Alabama's antigay chief justice removed

Antigay Alabama chief justice Roy Moore said Friday he doesn't consider himself a martyr after losing his job for refusing a federal court order to remove a Ten Commandments monument from the state judicial building. But Moore said he plans to continue the fight that has made him a darling of fellow conservative Christians. "I consider myself a man who has upheld his oath and done what I had to do to keep the constitution of Alabama, the constitution of the United States as the rule of law," Moore said on NBC's Today show. Moore said he would unveil proposed legislation next week to rein in the power of federal courts. Asked if he might run for governor--or president--Moore replied, "I haven't decided on running for anything yet.
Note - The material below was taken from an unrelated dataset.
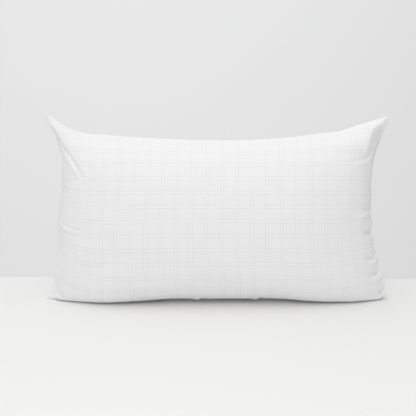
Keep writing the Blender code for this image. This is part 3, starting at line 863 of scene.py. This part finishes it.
class Graph(Tree):
    """Writes one material's nodes."""

    def __init__(self, name, roughness, settings=()):
        self.material = bpy.data.materials.new(name)
        self.material.use_nodes = True
        super().__init__(self.material.node_tree)
        self.shader = self.nodes["Principled BSDF"]
        self.shader.inputs["Roughness"].default_value = roughness
        for key, value in settings:
            self.shader.inputs[key].default_value = value

    def fade(self, value, start, end, low=0.0, high=1.0):
        """low at start and high at end, smoothly."""
        made = self.node("ShaderNodeMapRange", interpolation_type="SMOOTHSTEP")
        for socket, number in zip(made.inputs, (value, start, end, low, high)):
            self.feed(socket, number)
        return made.outputs[0]

    def flat_place(self):
        """The place on the flat cloth, in metres."""
        return self.place(self.node("ShaderNodeUVMap", uv_map="flat"), 0)[:2]

    def noise(self, vector, scale, detail):
        made = self.node("ShaderNodeTexNoise")
        for name, value in (("Vector", vector), ("Scale", scale), ("Detail", detail)):
            self.feed(made.inputs[name], value)
        return made.outputs[0]

    def stretched_noise(self, u, v, size_u, size_v):
        """Noise of one size across the cloth and another up it."""
        place = self.node("ShaderNodeCombineXYZ")
        self.feed(place.inputs[0], self.math("MULTIPLY", u, 1.0 / size_u))
        self.feed(place.inputs[1], self.math("MULTIPLY", v, 1.0 / size_v))
        return self.noise(place.outputs[0], 1.0, 2.0)

    def weave(self, thread, float_length, light, dark):
        """The colour and the height of cloth of two thread directions, and the flat place."""
        u, v = self.flat_place()
        warp = self.stretched_noise(u, v, thread, float_length)
        weft = self.stretched_noise(u, v, float_length, thread)
        threads = self.math("ADD", warp, weft)
        return self.mix(self.fade(threads, 0.7, 1.3), dark, light), threads, u, v

    def mix(self, share, first, second):
        """The first colour at share 0, and the second at share 1."""
        made = self.node("ShaderNodeMix", data_type="RGBA")
        self.feed(made.inputs[0], share)
        for socket, colour in zip((made.inputs[6], made.inputs[7]), (first, second)):
            self.feed(socket, colour if isinstance(colour, bpy.types.NodeSocket) else (*colour, 1.0))
        return made.outputs[2]

    def colour(self, value):
        self.feed(self.shader.inputs["Base Color"], value)

    def bump(self, height, distance, strength=1.0):
        made = self.node("ShaderNodeBump")
        made.inputs["Strength"].default_value = strength
        made.inputs["Distance"].default_value = distance
        self.feed(made.inputs["Height"], height)
        self.links.new(made.outputs[0], self.shader.inputs["Normal"])


def line_pairs(graph, place, shift, pitch):
    """How much a place is on one of a check's double lines, and how much it is between the two."""
    across = graph.math("WRAP", graph.math("SUBTRACT", place, shift), pitch / 2, -pitch / 2)
    off_middle = graph.math("ABSOLUTE", across)
    off_line = graph.math("ABSOLUTE", graph.math("SUBTRACT", off_middle, CHECK_PAIR / 2))
    line = graph.fade(off_line, CHECK_LINE * 0.35, CHECK_LINE * 0.75, 1.0, 0.0)
    between = graph.fade(off_middle, CHECK_PAIR * 0.35, CHECK_PAIR * 0.5, 1.0, 0.0)
    return line, between


def check_cotton():
    """White cotton with a pale grey double-line check woven in."""
    graph = Graph("check_cotton", 0.85, CLOTH_SHEEN)
    white, off_white = (0.925, 0.920, 0.925), (0.885, 0.880, 0.885)
    field, threads, u, v = graph.weave(0.00045, 0.006, white, off_white)
    column, in_column = line_pairs(graph, u, CHECK_SHIFT_U, CHECK_WIDTH)
    row, in_row = line_pairs(graph, v, CHECK_SHIFT_V, CHECK_HEIGHT)
    lines = graph.math("MAXIMUM", column, row)
    bands = graph.math("MAXIMUM", in_column, in_row)
    banded = graph.mix(graph.math("MULTIPLY", bands, 0.3), field, (0.945, 0.940, 0.945))
    graph.colour(graph.mix(graph.math("MULTIPLY", lines, 0.33), banded, (0.72, 0.715, 0.71)))
    raised = graph.math("MULTIPLY_ADD", lines, 0.5, threads)
    graph.bump(raised, 0.00012, 0.6)
    return graph.material


def ticking_cotton():
    """Close white cotton with a faint woven stripe."""
    graph = Graph("ticking_cotton", 0.88, CLOTH_SHEEN)
    plain, threads, u, _ = graph.weave(0.0004, 0.0056, (0.90, 0.89, 0.87), (0.85, 0.84, 0.82))
    across = graph.math("ABSOLUTE", graph.math("WRAP", u, 0.010, -0.010))
    stripe = graph.fade(across, 0.0035, 0.0040)
    graph.colour(graph.mix(graph.math("MULTIPLY", stripe, 0.4), plain, (0.80, 0.80, 0.80)))
    graph.bump(threads, 0.00012, 0.6)
    return graph.material


def zip_tape():
    """White tape in a fine herringbone."""
    graph = Graph("zip_tape", 0.8, CLOTH_SHEEN)
    field, _, u, v = graph.weave(0.00035, 0.0049, (0.88, 0.87, 0.85), (0.80, 0.79, 0.77))
    graph.colour(field)
    slant = graph.math("PINGPONG", graph.math("ADD", v, graph.math("PINGPONG", u, 0.0012)), 0.0004)
    graph.bump(slant, 0.0002, 0.8)
    return graph.material


def label_satin():
    """Smooth satin ribbon, with nothing printed on it."""
    graph = Graph("label_satin", 0.42, (("Anisotropic", 0.4),))
    field, threads, _, _ = graph.weave(0.00018, 0.00252, (0.90, 0.90, 0.89), (0.84, 0.84, 0.83))
    graph.colour(field)
    graph.bump(threads, 0.000054, 0.6)
    return graph.material


def solid_noise(graph, size, detail=3.0):
    """Noise through the piece's own space, of about this size."""
    return graph.noise(graph.node("ShaderNodeTexCoord").outputs["Object"], 1.0 / size, detail)


def fibre():
    """Loose polyester fibre."""
    graph = Graph("fibre", 0.95, (("Sheen Weight", 0.3),))
    tufts, strands = solid_noise(graph, 0.018), solid_noise(graph, 0.0012, 6.0)
    graph.colour(graph.mix(graph.fade(tufts, 0.3, 0.7), (0.80, 0.80, 0.79), (0.90, 0.90, 0.90)))
    graph.bump(graph.math("ADD", tufts, graph.math("MULTIPLY", strands, 0.3)), 0.003)
    return graph.material


def moulded(name, light, dark, roughness, size, settings=()):
    """A smooth hard finish with slight mottling and an uneven gloss."""
    graph = Graph(name, roughness, settings)
    mottle = solid_noise(graph, size)
    graph.colour(graph.mix(graph.fade(mottle, 0.35, 0.65), dark, light))
    gloss = graph.fade(mottle, 0.3, 0.7, roughness - 0.06, roughness + 0.08)
    graph.feed(graph.shader.inputs["Roughness"], gloss)
    graph.bump(mottle, 0.00004, 0.5)
    return graph.material


def sewing_thread():
    """White spun thread."""
    graph = Graph("sewing_thread", 0.7, CLOTH_SHEEN)
    twist = solid_noise(graph, 0.0003, 1.0)
    graph.colour(graph.mix(twist, (0.84, 0.83, 0.82), (0.93, 0.93, 0.93)))
    graph.bump(twist, 0.0001)
    return graph.material


# Stage, lights and camera


def aimed(name, data, location, target):
    """A light or camera at a place, turned towards a point."""
    obj = bpy.data.objects.new(name, data)
    bpy.context.scene.collection.objects.link(obj)
    obj.location = location
    obj.rotation_euler = (Vector(target) - obj.location).to_track_quat("-Z", "Y").to_euler()
    return obj


def add_light(name, location, target, size, power):
    """A square light that shines on a point."""
    light = bpy.data.lights.new(name, "AREA")
    light.size = size
    light.energy = power
    aimed(name, light, location, target)


def light_room(tree):
    """A pale room, brighter overhead and behind the pillow, and darker to the right and at both sides."""
    right, back, up = tree.place(tree.node("ShaderNodeTexCoord"), "Generated")
    sides = tree.math("MULTIPLY", right, right)
    total = ROOM_LEVEL
    for way, slope in ((up, ROOM_UP), (back, ROOM_BACK), (right, ROOM_RIGHT), (sides, ROOM_SIDES)):
        total = tree.math("MULTIPLY_ADD", way, slope, total)
    background = tree.nodes["Background"]
    background.inputs[0].default_value = ROOM_COLOUR
    tree.links.new(total, background.inputs[1])


def make_stage():
    """The floor, which ends a little behind the pillow, and the light."""
    left, right = -FLOOR_REACH, FLOOR_REACH
    points = [
        (left, -FLOOR_REACH, 0.0), (right, -FLOOR_REACH, 0.0),
        (right, FLOOR_BACK_EDGE + FLOOR_BACK_SLOPE * right, 0.0),
        (left, FLOOR_BACK_EDGE + FLOOR_BACK_SLOPE * left, 0.0),
    ]
    floor = mesh_object("floor", points, [(0, 1, 2, 3)])
    graph = Graph("floor_paint", FLOOR_ROUGHNESS)
    graph.colour(FLOOR_COLOUR)
    floor.data.materials.append(graph.material)
    world = bpy.data.worlds.new("studio")
    bpy.context.scene.world = world
    world.use_nodes = True
    light_room(Tree(world.node_tree))
    add_light("soft_box", *SOFT_BOX)
    add_light("front_box", *FRONT_BOX)


def make_camera():
    """In front of the pillow and a little above it."""
    camera = aimed("camera", bpy.data.cameras.new("camera"), CAMERA_PLACE, CAMERA_TARGET)
    camera.data.lens = CAMERA_LENS
    bpy.context.scene.camera = camera
    bpy.context.scene.view_settings.view_transform = "Standard"


# Building


def make_cover(settled, cotton, thread):
    """The cover's two panels, and the stitches beside its zip."""
    stitches = []
    panels = [Panel(skin, side) for skin, side in zip(settled, (FRONT, BACK))]
    for panel in panels:
        round_corner(panel)
    room = np.linalg.norm(panels[0].points - panels[1].points, axis=2)
    for label, panel in zip(("front", "back"), panels):
        finish_cover(panel, room)
        cover = cover_cloth(f"cover_{label}_cloth", panel, cotton)
        place(cover, "pillow", "check_cotton", f"cover_{label}")
        stitches += stitch_paths(panel)
    seam = tubes("zip_stitches", stitches, THREAD_RADIUS, np.array([1.0, 0.0, 0.0]), thread)
    place(seam, "pillow", "check_cotton")


def make_zip():
    """The tapes and teeth, and a finish for the stops, the slider and its tab."""
    weave = zip_tape()
    nylon = moulded("zip_nylon", (0.90, 0.90, 0.89), (0.84, 0.84, 0.83), 0.38, 0.004)
    coat = (("Coat Weight", 0.3),)
    enamel = moulded("zip_enamel", (0.88, 0.88, 0.87), (0.83, 0.83, 0.82), 0.30, 0.003, coat)
    for label, side in (("front", FRONT), ("back", BACK)):
        make_tape(label, side, weave)
        make_coil(label, side, nylon)
    for name in ENAMELLED:
        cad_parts[name].data.materials[0] = enamel


def build():
    settled = settle_cloth()
    make_cover(settled, check_cotton(), sewing_thread())
    inside = Inside(*settled)
    make_inner_pillow(inside, ticking_cotton())
    make_fill(inside, fibre())
    make_label(inside, label_satin())
    make_zip()
    make_stage()
    make_camera()


build()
I'm just trying to get over this latest episode in my life." Moore angered gay rights advocates across the country in February 2002 when he wrote in a legal opinion that homosexual conduct is "immoral, detestable, a crime against nature, and a violation of nature's God, upon which this nation and our laws are predicated." The comments were part of a ruling that prevented a lesbian mother from winning custody of her three children from an allegedly abusive father. In Thursday's decision to remove Moore, the nine members of Alabama's Court of the Judiciary handed out the harshest penalty possible, saying Moore left them with no choice by repeatedly insisting he would never obey a federal judge's order to move the 2 1/2-ton block of granite from the courthouse rotunda. "The chief justice placed himself above the law," said presiding judge William Thompson. Moore spent eight months designing the monument and helped move it into the building in the middle of the night in 2001. He soon became a lightning rod for criticism from civil liberties activists who said the stone tablets promoted religion in violation of the separation of church and state. A federal judge ordered the monument removed, and it was finally wheeled away on August 27 to a storage room on instructions from Moore's eight fellow justices. Moore, 56, had been suspended since August but was allowed to collect his $170,000 annual salary.